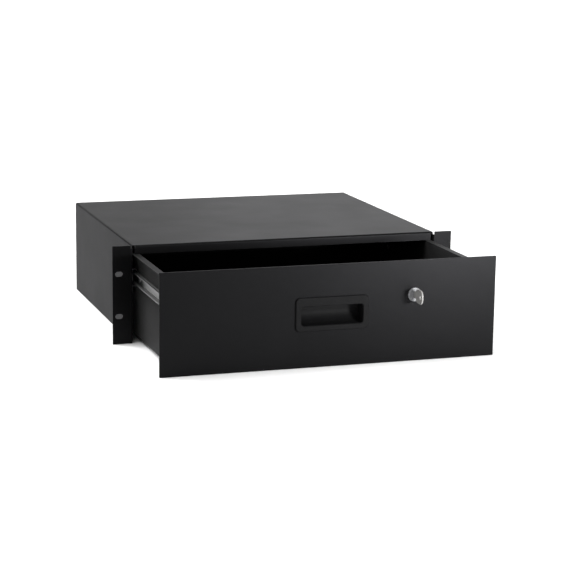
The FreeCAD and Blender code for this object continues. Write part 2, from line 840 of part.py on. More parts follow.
def lock_body():
    """Face ring and flatted barrel that hold the turning plug."""
    body = at_lock("lock_body")
    pad(body, "XZ", -s.face_thick, 0, Circle(0, 0, face_size / 2))
    soften(body, "Chamfer", s.face_chamfer, all_on(-s.face_thick))
    pad(body, "XZ", 0, s.barrel_length, double_d(barrel_size / 2, barrel_flats / 2))
    cut(body, "XZ", -s.face_thick - BEYOND, s.barrel_length + BEYOND,
        Circle(0, 0, s.plug_size / 2 + s.plug_gap))


def lock_nut():
    """Nut that clamps the lock to the panel and the tray's front wall."""
    body = at_lock("lock_nut")
    seat = s.panel_sheet + s.tray_sheet
    flats = barrel_size + s.lock_nut_wall * 2
    pad(body, "XZ", seat, seat + s.lock_nut_height, hexagon(as_size(0), as_size(0), flats),
        Circle(0, 0, barrel_size / 2 + s.thread_gap))


def lock_plug():
    """Turning plug with a keyway in front and a flatted tail behind."""
    body = at_lock("lock_plug")
    shoulder = s.barrel_length + s.plug_gap
    end = shoulder + s.cam_sheet
    face = s.plug_sink - s.face_thick
    pad(body, "XZ", face, shoulder, Circle(0, 0, s.plug_size / 2))
    pad(body, "XZ", shoulder, end, double_d(s.tail_size / 2, s.tail_flats / 2))
    cut(body, "XZ", face - BEYOND, face + s.keyway_depth,
        block(-keyway_width / 2, keyway_width / 2, -s.keyway_height / 2, s.keyway_height / 2))
    cut(body, "XZ", end - s.cam_screw_length, end + BEYOND, Circle(0, 0, nut_bore))


def lock_cam():
    """Cranked lever that swings up behind the case's front lip."""
    body = at_lock("lock_cam")
    root_back = s.barrel_length + s.plug_gap + s.cam_sheet
    tip_back = s.latch_gap - panel_front + s.cam_sheet
    path = [(s.cam_heel, root_back), (-s.cam_crank, root_back), (-s.cam_crank, tip_back),
            (-cam_length, tip_back)]
    # The sheet lies on the front side of the path.
    pad(body, "XY", -s.cam_width / 2, s.cam_width / 2, folded(path, s.cam_sheet, s.cam_bend))

    def on_end(box):
        upright = box.XLength < CLOSE and box.ZLength < CLOSE and box.YLength > CLOSE
        return upright and min(abs(box.XMin + cam_length.value), abs(box.XMin - s.cam_heel.value)) < CLOSE

    soften(body, "Fillet", s.cam_round, on_end)
    cut(body, "XZ", root_back - s.cam_sheet - BEYOND, root_back + BEYOND,
        double_d(s.tail_size / 2 + s.tail_gap, s.tail_flats / 2 + s.tail_gap))


def cam_screw():
    """Screw with a captive washer that holds the cam on the plug's tail."""
    body = at_lock("cam_screw")
    seat = s.barrel_length + s.plug_gap + s.cam_sheet
    head = seat + s.washer_thick
    pad(body, "XZ", seat, head, Circle(0, 0, s.washer_size / 2))
    pad(body, "XZ", head, head + s.head_height, Circle(0, 0, head_radius))
    soften(body, "Chamfer", s.head_chamfer, all_on(head + s.head_height))
    pad(body, "XZ", seat - s.cam_screw_length + s.screw_tip, seat, Circle(0, 0, screw_radius))


def lock_key():
    """Flat key: pierced bow, neck and notched blade, upright in the keyway."""
    body = at_lock("lock_key")
    face = s.plug_sink - s.face_thick
    half = s.key_thick / 2
    neck_back = -s.face_thick - s.key_gap
    neck_front = neck_back - s.neck_length
    bow_front = neck_front - s.bow_length
    half_bow = s.bow_height / 2
    half_neck = s.neck_height / 2
    half_blade = s.keyway_height / 2 - s.key_gap
    blade_end = face + s.keyway_depth - s.key_gap
    pad(body, "YZ", -half, half, block(bow_front, neck_front, -half_bow, half_bow, s.bow_corner),
        Circle(bow_front + s.bow_hole_edge, 0, s.bow_hole / 2))
    pad(body, "YZ", -half, half, block(neck_front - BEYOND, neck_back, -half_neck, half_neck))
    blade = [(neck_back - BEYOND, half_blade), (neck_back - BEYOND, -half_blade)]
    for step in range(KEY_BITS):
        middle = face + s.keyway_depth * (step + 1) / (KEY_BITS + 1)
        blade += [(middle - s.bit_width, -half_blade), (middle, s.bit_depth - half_blade),
                  (middle + s.bit_width, -half_blade)]
    blade += [(blade_end - s.bit_depth, -half_blade), (blade_end, s.bit_depth - half_blade),
              (blade_end, half_blade)]
    pad(body, "YZ", -half, half, chain(blade))


# ---- Build, check and write ----

case_shell()
rear_panel()
rear_screws()
rear_clinch_nuts()
outer_rail(LEFT, "outer_rail_left")
outer_rail(RIGHT, "outer_rail_right")
rail_bumpers()
ball_cage(LEFT, "ball_cage_left")
ball_cage(RIGHT, "ball_cage_right")
slide_balls()
inner_rail(LEFT, "inner_rail_left")
inner_rail(RIGHT, "inner_rail_right")
inner_rail_screws()
tray_clinch_nuts()
drawer_tray()
front_panel()
panel_studs()
panel_nuts()
pull_handle()
lock_body()
lock_nut()
lock_plug()
lock_cam()
cam_screw()
lock_key()
doc.recompute()

for item in doc.Objects:
    if "Invalid" in item.State or "Error" in item.State:
        raise RuntimeError(f"{item.Label} failed: {item.State}")
    if item.TypeId == "PartDesign::Pocket" and item.Shape.Volume >= item.BaseFeature.Shape.Volume:
        raise RuntimeError(f"{item.Label} removes nothing")

os.makedirs("parts", exist_ok=True)
sub_parts = [item for item in doc.Objects if item.TypeId in ("PartDesign::Body", "Part::Compound")]
for item in sub_parts:
    if item.Shape.isNull() or not item.Shape.isValid():
        raise RuntimeError(f"{item.Label} has no valid shape")
for item in sub_parts:
    item.Shape.exportStep(f"parts/{item.Label}.step")
    print(item.Label, len(item.Shape.Solids), "solids")
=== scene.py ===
import json
import math

import bmesh
import bpy
from mathutils import Matrix, Vector


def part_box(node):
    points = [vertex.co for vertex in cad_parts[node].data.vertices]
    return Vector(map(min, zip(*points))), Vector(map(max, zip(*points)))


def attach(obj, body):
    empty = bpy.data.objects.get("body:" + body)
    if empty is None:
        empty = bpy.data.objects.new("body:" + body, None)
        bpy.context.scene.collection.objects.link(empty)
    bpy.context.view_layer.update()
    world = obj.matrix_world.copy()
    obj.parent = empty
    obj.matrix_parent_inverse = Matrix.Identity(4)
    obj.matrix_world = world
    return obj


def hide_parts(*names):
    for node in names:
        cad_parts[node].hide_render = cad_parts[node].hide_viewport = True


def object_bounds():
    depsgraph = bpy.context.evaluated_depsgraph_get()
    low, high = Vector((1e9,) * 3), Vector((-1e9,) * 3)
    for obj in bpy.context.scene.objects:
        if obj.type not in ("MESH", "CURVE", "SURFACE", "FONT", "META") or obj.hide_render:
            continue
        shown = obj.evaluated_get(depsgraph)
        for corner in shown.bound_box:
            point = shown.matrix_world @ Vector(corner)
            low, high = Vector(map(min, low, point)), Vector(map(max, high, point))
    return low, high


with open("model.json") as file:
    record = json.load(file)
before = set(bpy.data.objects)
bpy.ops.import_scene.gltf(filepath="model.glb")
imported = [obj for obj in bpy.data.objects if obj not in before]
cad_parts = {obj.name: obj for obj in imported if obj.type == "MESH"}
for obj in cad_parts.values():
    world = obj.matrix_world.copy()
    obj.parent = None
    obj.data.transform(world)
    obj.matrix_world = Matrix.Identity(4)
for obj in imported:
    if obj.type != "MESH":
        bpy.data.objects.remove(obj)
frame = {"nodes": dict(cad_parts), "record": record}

# Sliding rack drawer, standing half out of its case. Metres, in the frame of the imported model:
# +X is the viewer's right, -Y points out of the front and +Z is up.

MM = 0.001
TURN = 2 * math.pi
JOINED = 0.002 * MM  # corners nearer than this are one
CAD_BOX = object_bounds()
NODES = frame["nodes"]
X, Y, Z = Vector((1, 0, 0)), Vector((0, 1, 0)), Vector((0, 0, 1))


def placed(name, data):
    """New object in the scene."""
    holder = bpy.data.objects.new(name, data)
    bpy.context.scene.collection.objects.link(holder)
    return holder


def meshed(shape, name):
    """Mesh of a bmesh, which is freed."""
    mesh = bpy.data.meshes.new(name)
    shape.to_mesh(mesh)
    shape.free()
    return mesh


def band(shape, low, high):
    """Faces between two closed rows of corners."""
    for step in range(len(low)):
        after = (step + 1) % len(low)
        shape.faces.new((low[step], low[after], high[after], high[step]))


# ---- Node graphs ----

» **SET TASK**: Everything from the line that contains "case_shell()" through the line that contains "depsgraph = bpy.context.evaluated_depsgraph_get()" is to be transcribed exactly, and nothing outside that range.

» **EXERCISE SOLUTION**:
case_shell()
rear_panel()
rear_screws()
rear_clinch_nuts()
outer_rail(LEFT, "outer_rail_left")
outer_rail(RIGHT, "outer_rail_right")
rail_bumpers()
ball_cage(LEFT, "ball_cage_left")
ball_cage(RIGHT, "ball_cage_right")
slide_balls()
inner_rail(LEFT, "inner_rail_left")
inner_rail(RIGHT, "inner_rail_right")
inner_rail_screws()
tray_clinch_nuts()
drawer_tray()
front_panel()
panel_studs()
panel_nuts()
pull_handle()
lock_body()
lock_nut()
lock_plug()
lock_cam()
cam_screw()
lock_key()
doc.recompute()

for item in doc.Objects:
    if "Invalid" in item.State or "Error" in item.State:
        raise RuntimeError(f"{item.Label} failed: {item.State}")
    if item.TypeId == "PartDesign::Pocket" and item.Shape.Volume >= item.BaseFeature.Shape.Volume:
        raise RuntimeError(f"{item.Label} removes nothing")

os.makedirs("parts", exist_ok=True)
sub_parts = [item for item in doc.Objects if item.TypeId in ("PartDesign::Body", "Part::Compound")]
for item in sub_parts:
    if item.Shape.isNull() or not item.Shape.isValid():
        raise RuntimeError(f"{item.Label} has no valid shape")
for item in sub_parts:
    item.Shape.exportStep(f"parts/{item.Label}.step")
    print(item.Label, len(item.Shape.Solids), "solids")
=== scene.py ===
import json
import math

import bmesh
import bpy
from mathutils import Matrix, Vector


def part_box(node):
    points = [vertex.co for vertex in cad_parts[node].data.vertices]
    return Vector(map(min, zip(*points))), Vector(map(max, zip(*points)))


def attach(obj, body):
    empty = bpy.data.objects.get("body:" + body)
    if empty is None:
        empty = bpy.data.objects.new("body:" + body, None)
        bpy.context.scene.collection.objects.link(empty)
    bpy.context.view_layer.update()
    world = obj.matrix_world.copy()
    obj.parent = empty
    obj.matrix_parent_inverse = Matrix.Identity(4)
    obj.matrix_world = world
    return obj


def hide_parts(*names):
    for node in names:
        cad_parts[node].hide_render = cad_parts[node].hide_viewport = True


def object_bounds():
    depsgraph = bpy.context.evaluated_depsgraph_get()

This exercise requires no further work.